Engraved in many a shining word,
His thoughts of wisdom yet endure,
Of holy wisdom, high and pure,
Breathing the truth of Christ his Lord.
Calm was his spirit's parting breath,
Serene his soul in days of strife
A peaceful death, a lovely life,
Blest are such souls in life and death.

Little Willie fully entered into the feelings of his mother when she told him her friend Neander was no more. Nor was the dear boy slow either to state his approval of the verses his mother had written. He was himself a born poet, his soul was full of the fire of genius, and his large eye was like an orb where every impassioned and imaginative impulse of his being was mirrored in eloquent and serene beauty. In a word, Willie was his mother's second self, and each month, not to speak of each year, seemed to see him expanding in wisdom, knowledge, and grace. Most of his mother's favourite authors he dipped into, and sought to find something in them within the grasp of the appreciation of his young intelligence. They would sit for hours – mother and son – conversing on the Word of God; they would walk together in the beautiful country lanes or beside the silver sea, discussing sweet themes of poetry; and the boy and his parent lived as in a holy dream.

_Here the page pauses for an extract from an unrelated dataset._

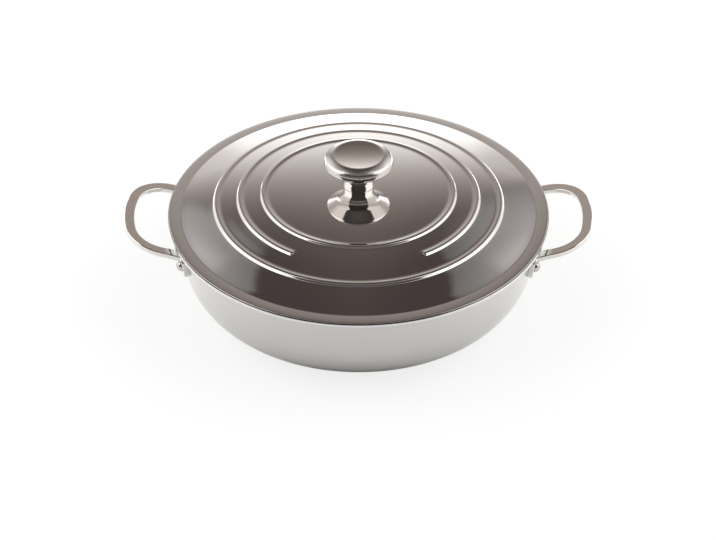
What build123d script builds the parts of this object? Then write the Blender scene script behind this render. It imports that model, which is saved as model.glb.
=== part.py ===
from build123d import *
import os
from math import asin, atan2, cos, degrees, hypot, radians, sin, sqrt, tan

# A low, two-handled braiser with a domed lid, standing on its base.
# X runs from handle to handle, -Y is the front and Z is up from the table, in millimetres.

# Pan: a deep-drawn bowl of bonded three-layer sheet
pan_radius = 150.0
pan_height = 79.0
wall_lean = 9.0
corner_radius = 46.0
flare_radius = 6.5
outer_skin = 0.5
core = 1.7
inner_skin = 0.5
edge_round = 0.3

# Handles: a cast loop with a riveted pad at each foot
handle_reach = 41.3
handle_half_width = 46.4
handle_corner = 30.0
handle_bow = 108.0
handle_rise = 13.0
handle_drop = 13.05
strap_width = 8.3
strap_thickness = 4.9
strap_edge = 0.7
strap_belly = 1.7
root_width = 10.6
root_depth = 5.7
root_reach = 8.0
root_edge = 1.6
pad_width = 15.5
pad_above = 10.4
pad_below = 9.8
pad_thickness = 4.0
pad_corner = 5.0
pad_edge = 0.9

# Rivets: one through each foot
rivet_drop = 22.3
rivet_shank = 3.2
rivet_head = 5.0
rivet_dome = 3.8
rivet_inner_head = 6.0
rivet_inner_dome = 1.5
rivet_brim = 0.4

# Lid: pressed sheet with a flat rim, a folded locating lip and raised rings
lid_gap = 0.3
lid_sheet = 1.0
lip_reveal = 0.8
band_fall = 0.35
lid_edge = 0.3
lip_depth = 6.5
lip_thickness = 1.9
lip_clearance = 0.9
lip_round_share = 0.45
dome_rise = 23.85
dome_blend = 2.5
seat_radius = 13.5
ring_radius = 117.9
ring_pitch = 19.6
ring_count = 3
ring_width = 5.0
ring_height = 0.9
ring_blend = 1.1
plain_front = 66.0

# Knob: a turned mushroom, threaded from below
neck_radius = 12.6
neck_height = 4.8
neck_chamfer = 0.6
head_radius = 28.3
throat_round = 14.0
throat_turn = 60.0
head_under_share = 0.9965
head_under_height = 21.9
head_wide_height = 23.2
head_edge_share = 0.989
head_edge_height = 25.5
shoulder_share = 0.954
shoulder_height = 27.2
knob_height = 29.9
dish_radius = 21.0
dish_depth = 1.9
bore_depth = 13.0

# Knob fixing: machine screw, lock washer and flat washer under the lid
screw_radius = 2.5
screw_length = 14.0
screw_head_radius = 4.75
screw_head_height = 3.2
head_round_share = 0.5
screw_slack = 0.2
recess_width = 1.2
recess_span = 5.2
recess_depth = 1.8
washer_radius = 7.5
washer_thickness = 1.2
lock_radius = 4.6
lock_thickness = 1.3
lock_slot = 1.6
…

Their feet trod the earth, but their spirits dwelt in regions beyond the ken of ordinary beings. The two were a well-known and interesting picture to Douglas spectators. The very sight of them, with their chaste illumined countenances, did the beholders good; and profound was the love felt for both by many and many a sympathetic heart. Rich and poor inwardly blessed them as they passed by. That the mother entertained high hopes for her elder son no one doubted; but ah, how little did they know the magnitude of those hopes! With her idealising nature and glowing soul, she took in a sweep of vision of her son's future excellences impossible for any to imagine. Her whole being in its every pulsation was a perpetual theme of grateful adoration for the gift of this boy.

Little Philip was just as dear to the mother's heart, but he was a simple little fellow, not so far denoting any specially marked traits of character or signs of capacity.